Court hears final arguments
on Silver Valley billboards

May 25, 2013

Superior Court hears final arguments on 6 year old case.

      California Superior Court Judge Brian McCarville held a hearing in his San Bernardino Department 36 courtroom on Friday, May 24, 2013 for final oral arguments by opposing attorneys on the legality of county issued permits for billboards along Interstate-15 and Interstate-40 in the Silver Valley.

      The billboard permits were acquired by General Outdoor Advertising in 2006 after principal owner and operator, Tim Lynch, followed his brother Spike Lynch's recommendation to seek placement of large double-sided billboards within the Silver Valley.  The acquisition of the permits however took many years and multiple applications.

      The billboard sites originally contained restrictions that prevented billboard companies from applying for permits.  Restrictions included improper zoning for billboards, a Scenic Highway designation along Interstate-15, and Interstate-40 being covered by Lady Bird Johnson's federal Highway Beautification Act that prohibits billboards.

      Spike Lynch, a resident of Newberry Springs, however felt that he could acquire local political support to have the county Board of Supervisors grant the necessary permits so that he could bring home the bacon.

      In a sworn deposition on September 19, 2011, Tim Lynch states that over the years of billboard applications for the Silver Valley, he personally conducted billboard promotional visits with county First District supervisors Kathy Davis, later Marsha Turochi, and still later Bill Postmus.  Apparently this was to influence billboard acceptance by county department heads who were initially turning the applications down.

Spike Lynch
Spike Lynch

      The effort took years but suddenly the prized Scenic Highway designation on I-15 was mysteriously and quietly removed.  Spike Lynch achieved a split in the community's opposition by offering controversial bribe promises of sharing billboard revenue with community groups that supported his billboard plan.  Then there was the billboard spot zoning, illegal under Billboard Law, that was granted by the county Board of Supervisors after campaign contributions to Bill Postmus that totaled thousands of dollars.

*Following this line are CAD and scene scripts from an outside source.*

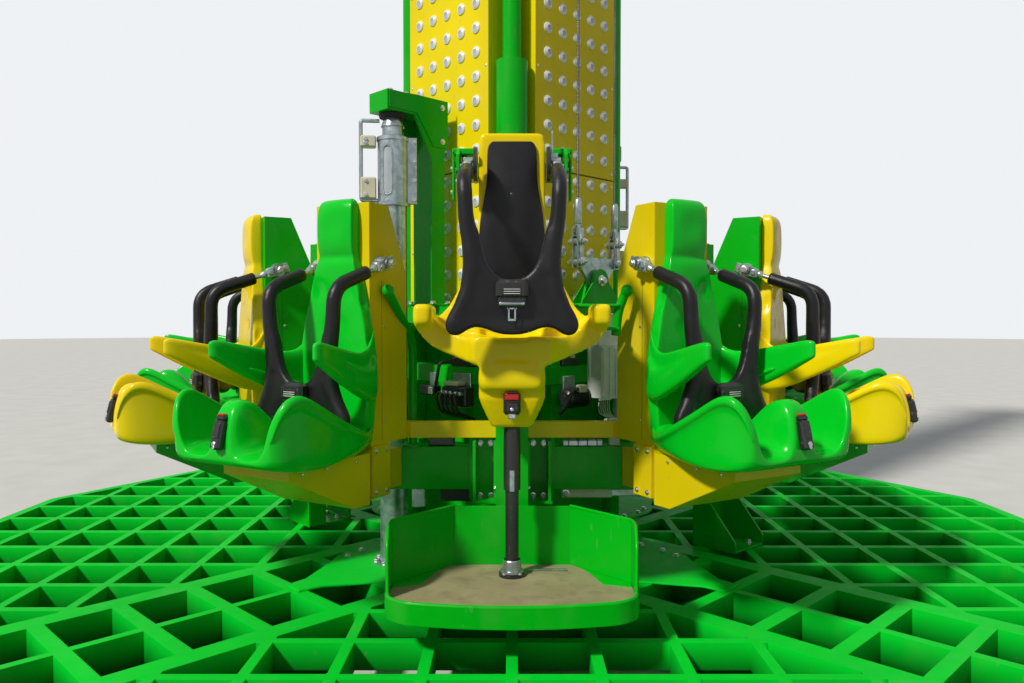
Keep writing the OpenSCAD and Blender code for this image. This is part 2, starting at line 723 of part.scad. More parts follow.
// Square post of a standing place with its ring bracket and shoulder forks
post_r = shell_r - seat_gap - stand_post;
fork_s = arm_s + knuckle_w / 2 + 12;
fork_t = 12;
shell_w = 128;
tray_low = floor_z - 64;
module standing_posts() {
  out = stand_pivot_r + 40;
  plate_low = ring_z - 37;
  color(green) at_each(stand_at) difference() {
    union() {
      box_from([post_r, post_r + stand_post], [-stand_post / 2, stand_post / 2], [tray_low, stand_z + 60]);
      box_from([post_r + 20, shell_r - seat_gap - 10], [-fork_s - fork_t, fork_s + fork_t],
        [stand_z - 25, stand_z + 35]);
      for (s = [0, 1]) mirror([0, s, 0]) {
        translate([0, fork_s + fork_t, 0]) rotate([90, 0, 0]) linear_extrude(fork_t)
          polygon([[post_r + 20, stand_z - 160], [out - 70, stand_z - 60], [out, stand_z - 30],
            [out, stand_z + 30], [out - 40, stand_z + 60], [post_r + 20, stand_z + 60]]);
      }
      box_from([ring_apothem, ring_apothem + 12], [-180, 180], [plate_low, ring_top + 63]);
      for (y = [-160, -75, 63, 148])
        box_from([ring_apothem + 11, post_r + 60], [y, y + 12], [plate_low, ring_top + 40]);
      box_from([ring_apothem + 11, post_r + 60], [-165, 165], [plate_low, plate_low + 12]);
    }
    translate([stand_pivot_r, 0, stand_z]) rotate([90, 0, 0])
      cylinder(h = 4 * fork_s, d = pin_d + pin_play, center = true, $fn = 48);
  }
}

// Round guards beside the shell, each with the hinge pin that its fork holds
disc_t = 14;
module pivot_discs() {
  inner = shell_w + seat_gap + 1;
  color(black) at_each(stand_at) for (s = [0, 1]) mirror([0, s, 0])
    translate([stand_pivot_r, inner, stand_z]) rotate([-90, 0, 0]) {
      cylinder(h = disc_t, d = 130, $fn = 48);
      cylinder(h = fork_s + 18 - inner, d = pin_d, $fn = 48);
    }
}

saddle_z = 1290;
shell_t = 55;
// Rows of the standing shell: share of its height, half width, thickness
shell_rows = [[0, 300, 70], [0.1, 296, 66], [0.19, 250, shell_t], [0.3, 220, shell_t],
  [0.42, 186, shell_t], [0.58, 148, shell_t], [0.76, shell_w, shell_t], [0.97, shell_w - 1, shell_t],
  [1, shell_w - 12, 42]];
module standing_back() {
  loft([for (row = shell_rows) let (z = mix(saddle_z, shell_top, row[0]), w = row[1], t = row[2])
    [[shell_r, -w, z], [shell_r + 0.75 * t, -w, z], [shell_r + t, -w + 14, z], [shell_r + t, w - 14, z],
     [shell_r + 0.75 * t, w, z], [shell_r, w, z]]]);
}
// Rows of the saddle: share of its length, half width, heights of the seat and of the wings
saddle_rows = [[0, 300, -10, 40], [0.22, 330, -20, 80], [0.55, 350, -30, 112], [0.87, 356, -34, 116],
  [0.97, 350, -40, 108], [1, 330, -52, 84]];
module saddle() {
  loft([for (row = saddle_rows) let (x = mix(shell_r, saddle_r, row[0]), w = row[1],
    seat = saddle_z + row[2], wing = saddle_z + row[3],
    half = [[w - 8, wing - 62], [w, wing - 50], [w, wing - 12], [w - 12, wing], [0.8 * w, wing],
      [0.75 * w, mix(wing, seat, 0.4)], [0.66 * w, mix(wing, seat, 0.85)], [0.4 * w, seat + 4], [0, seat]])
    concat([[x, -0.76 * w, saddle_z - 60], [x, -0.34 * w, saddle_z - 122],
      [x, 0.34 * w, saddle_z - 122], [x, 0.76 * w, saddle_z - 60]],
      [for (p = half) [x, p[0], p[1]]],
      [for (i = [len(half) - 2 : -1 : 0]) [x, -half[i][0], half[i][1]]])]);
}
// Nose below the saddle, which carries the lap buckle
nose_w = 247;
nose_low = 945;
module nose() {
  h = nose_w / 2;
  hull() {
    box_from([shell_r + 30, saddle_r - 80], [-h + 20, h - 20], [saddle_z - 90, saddle_z - 74]);
    box_from([shell_r + 20, saddle_r - 45], [-h, h], [saddle_z - 210, saddle_z - 125]);
    box_from([shell_r + 50, saddle_r - 90], [-h + 52, h - 52], [nose_low, nose_low + 10]);
  }
}
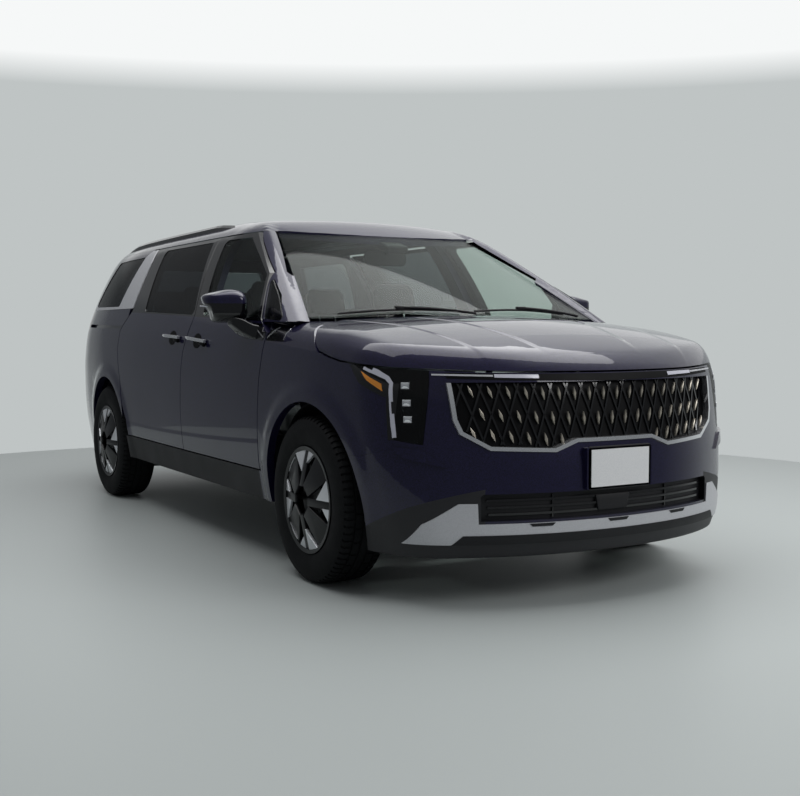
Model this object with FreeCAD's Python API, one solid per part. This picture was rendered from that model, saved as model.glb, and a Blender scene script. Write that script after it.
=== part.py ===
import FreeCAD
import Part
import math
import os

from FreeCAD import Vector

# A full-size passenger minivan. Millimetres. +X points to the front, +Y to the vehicle's left, +Z up.
# The origin is on the floor, under the middle of the vehicle's length and width.

# Overall sizes
LENGTH = 5156.0
WIDTH = 1995.0
ROOF_HEIGHT = 1747.0
WHEELBASE = 3090.0
FRONT_OVERHANG = 935.0
TRACK = 1740.0

# Wheels and tyres
TYRE_RADIUS = 368.0
TYRE_WIDTH = 235.0
RIM_FLANGE_RADIUS = 236.0
RIM_BARREL_RADIUS = 214.0
RIM_WIDTH = 205.0
HUB_BORE_RADIUS = 33.5
HUB_FACE_OUTBOARD = 45.0
STUD_CIRCLE = 114.3
STUD_COUNT = 5
STUD_HOLE_RADIUS = 7.0
SPOKE_COUNT = 8
ARCH_RADIUS = 432.0
FLARE_WIDTH = 78.0
FLARE_HEIGHT = 12.0
WELL_INNER_FRONT = 545.0
WELL_INNER_REAR = 715.0

# Panels
SHUT_GAP = 7.5
SEAM = 0.5
WING_THICKNESS = 38.0
DOOR_THICKNESS = 80.0
FRAME_THICKNESS = 45.0
PILLAR_THICKNESS = 50.0
PILLAR_CLEARANCE = 1.5
BUMPER_THICKNESS = 34.0
BONNET_THICKNESS = 34.0
TAILGATE_THICKNESS = 55.0
GLASS_THICKNESS = 5.0
GLASS_RECESS = 4.0
GLASS_EDGE = 0.4
PLATE_WIDTH = 305.0
PLATE_HEIGHT = 152.0
PLATE_THICKNESS = 3.0
PLATE_Z = 553.0

# Heights of the lines that run along the body
SILL_BOTTOM = 300.0
DOOR_BOTTOM = 446.0
FRAME_TOP = 1636.0
BUMPER_BOTTOM = 205.0
REAR_BUMPER_TOP = 600.0
FLOOR_BOTTOM = 290.0
FLOOR_THICKNESS = 95.0
FLOOR_HALF_WIDTH = 800.0

# Small pieces
SCREEN_RECESS = 9.0
TRIM_DEPTH = 6.0
LINER_THICKNESS = 7.0
GRILLE_RECESS = 26.0
STOP_WIDTH = 32.0
RAIL_Y = 655.0
RAIL_HEIGHT = 17.0
RAIL_WIDTH = 26.0
RAIL_REAR_X = -1980.0
RAIL_FRONT_X = -20.0

# Seats
CUSHION_Z = 625.0
CUSHION_LENGTH = 520.0
BACKREST_HEIGHT = 640.0
BACKREST_LEAN = 18.0
FRONT_SEAT_X = 700.0
MIDDLE_SEAT_X = -330.0
REAR_SEAT_X = -1290.0

# Places along the length
NOSE_X = LENGTH / 2.0 - 12.0
TAIL_X = -LENGTH / 2.0
FRONT_AXLE_X = LENGTH / 2.0 - FRONT_OVERHANG
REAR_AXLE_X = FRONT_AXLE_X - WHEELBASE
HALF_WIDTH = WIDTH / 2.0
WHEEL_Y = TRACK / 2.0
STOP_Y = HALF_WIDTH - BUMPER_THICKNESS - 38.0
OUT = "parts"


def through(stations):
    """A smooth curve through (place, value) stations that never overshoots them."""
    xs = [s[0] for s in stations]
    ys = [s[1] for s in stations]
    rises = [(ys[i + 1] - ys[i]) / (xs[i + 1] - xs[i]) for i in range(len(xs) - 1)]
    slopes = [rises[0]]
    for a, b in zip(rises, rises[1:]):
        slopes.append(0.0 if a * b <= 0 else 2 * a * b / (a + b))
    slopes.append(rises[-1])

    def value(x):
        if x <= xs[0]:
            return ys[0] + slopes[0] * (x - xs[0])
        if x >= xs[-1]:
            return ys[-1] + slopes[-1] * (x - xs[-1])
        i = max(k for k in range(len(xs) - 1) if xs[k] <= x)
        h = xs[i + 1] - xs[i]
        t = (x - xs[i]) / h
        a = (1 + 2 * t) * (1 - t) ** 2 * ys[i] + t * (1 - t) ** 2 * h * slopes[i]
        b = t * t * (3 - 2 * t) * ys[i + 1] + t * t * (t - 1) * h * slopes[i + 1]
        return a + b

    return value


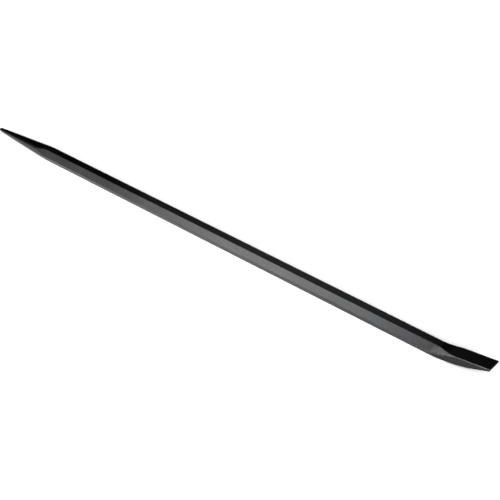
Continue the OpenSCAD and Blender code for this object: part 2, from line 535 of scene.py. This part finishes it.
def build_floor():
    mesh = bpy.data.meshes.new("floor")
    z = BOTTOM * MM - FLOOR_GAP
    square = ((-1, -1), (1, -1), (1, 1), (-1, 1))
    mesh.from_pydata([(x * FLOOR_REACH, y * FLOOR_REACH, z) for x, y in square], [], [(0, 1, 2, 3)])
    floor = bpy.data.objects.new("floor", mesh)
    bpy.context.scene.collection.objects.link(floor)
    mesh.materials.append(plain_material("pale_floor", FLOOR_TONE))


def direction(azimuth, elevation):
    """Unit vector towards an azimuth from -Y, turning to +X, and an elevation, in degrees."""
    a, e = math.radians(azimuth), math.radians(elevation)
    return Vector((math.sin(a) * math.cos(e), -math.cos(a) * math.cos(e), math.sin(e)))


def add_light(name, kind, place, aim, **settings):
    data = bpy.data.lights.new(name, kind)
    for key, value in settings.items():
        setattr(data, key, value)
    lamp = bpy.data.objects.new(name, data)
    lamp.location = place
    lamp.rotation_mode = "QUATERNION"
    lamp.rotation_quaternion = (Vector(aim) - Vector(place)).to_track_quat("-Z", "Y")
    bpy.context.scene.collection.objects.link(lamp)


def softbox(name, place, aim, width, height, radiance):
    add_light(name, "AREA", place, aim, shape="RECTANGLE", size=width, size_y=height,
              energy=radiance * math.pi * width * height)


def add_camera():
    data = bpy.data.cameras.new("camera")
    data.sensor_width = CAMERA_SENSOR
    data.lens = CAMERA_LENS
    data.shift_x, data.shift_y = CAMERA_SHIFT
    data.clip_end = CAMERA_REACH
    camera = bpy.data.objects.new("camera", data)
    camera.location = CAMERA_PLACE
    camera.rotation_mode = "QUATERNION"
    camera.rotation_quaternion = (CAMERA_LOOK.to_track_quat("-Z", "Y")
                                  @ Quaternion((0, 0, 1), CAMERA_ROLL))
    bpy.context.scene.collection.objects.link(camera)
    bpy.context.scene.camera = camera


build_floor()
add_light("sun", "SUN", direction(SUN_AZIMUTH, SUN_ELEVATION) * SUN_DISTANCE, (0, 0, 0),
          energy=SUN_ENERGY, angle=SUN_ANGLE)
for box in SOFTBOXES:
    softbox(*box)
world = bpy.data.worlds.new("studio")
bpy.context.scene.world = world
world.use_nodes = True
world.node_tree.nodes["Background"].inputs["Color"].default_value = STUDIO_TONE
add_camera()
bpy.context.scene.view_settings.view_transform = "Standard"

      The Superior Court case was filed by Newberry Springs real estate broker Fred Stearn in October 2006; and with co-plaintiffs Coalition to Ban Billboard Blight and Harold and Ruth Krotz, the case has been represented by attorney Randal R. Morrison of San Diego, reputably the nation's leading billboard law expert.  The defendants, the County of San Bernardino and San Diego Outdoor Advertising, Inc. (General Outdoor Advertising as Real Party in Interest) have been principally represented by attorney Gary S. Mobley, of Huntington Beach, CA.

      Opening arguments on May 24 were made by plaintiffs' Randal Morrison who capsulized the plaintiffs' arguments by focusing the court's attention upon a single document contained in the Administrative Record, claiming that it represented the applicable law on the matter and that the county violated the law in issuing the permits.  Morrison's oral presentation was focused like a laser and was amazingly short for a case that has been lingering through the court system for six-and-a-half years.

      The defense countered with what appeared to be a well presented but off legal topic arguments that the county's spot billboard zoning was part of the county's general plan upgrade and that the involved communities fully supported the billboards and the sharing of revenue income.  Judge McCarville questioned Mobley as to whether commercial developments, even if conceived with good intent, could be done through a process that the defendants followed.  In having to make a ruling based upon the law, the judge clearly appeared to have a problem with the county's methodology in issuing the permits.

      The entire hearing took only 33 minutes.  There remains a good likelihood that however the court is persuaded to rule, the decision will be appealed by the losing side to the state Appellate Court.

      The Community Alliance continues to believe that the legal preponderance of evidence clearly weighs against the county's issuance of the billboard permits and that the anti-billboard plaintiffs will eventually prevail; through the upper courts if necessary.

      A portion of Mobley's pro-billboard argument did not appear to be based upon the law; but upon the economic benefits to the communities in the revenue sharing scheme.  As previously published in the Blotter as early as 2011, this was expected to be an argument presented before the court.  When the law doesn't support your position, you distract the fact by making positive, warm and cozy, feel-good statements.

      As long contended by the Blotter, the continued revenue sharing scheme after the issuance of the billboard permits, has been orchestrated for the court's consumption.  Spike Lynch and General Outdoor Advertising have not given any legally binding document that would guarantee that their promised revenue sharing would continue.  Spike Lynch has already reneged on the promised methodology of revenue sharing.

      No tentative decision has been issued by the court that announced that it would issue a written decision by June 10, 2013.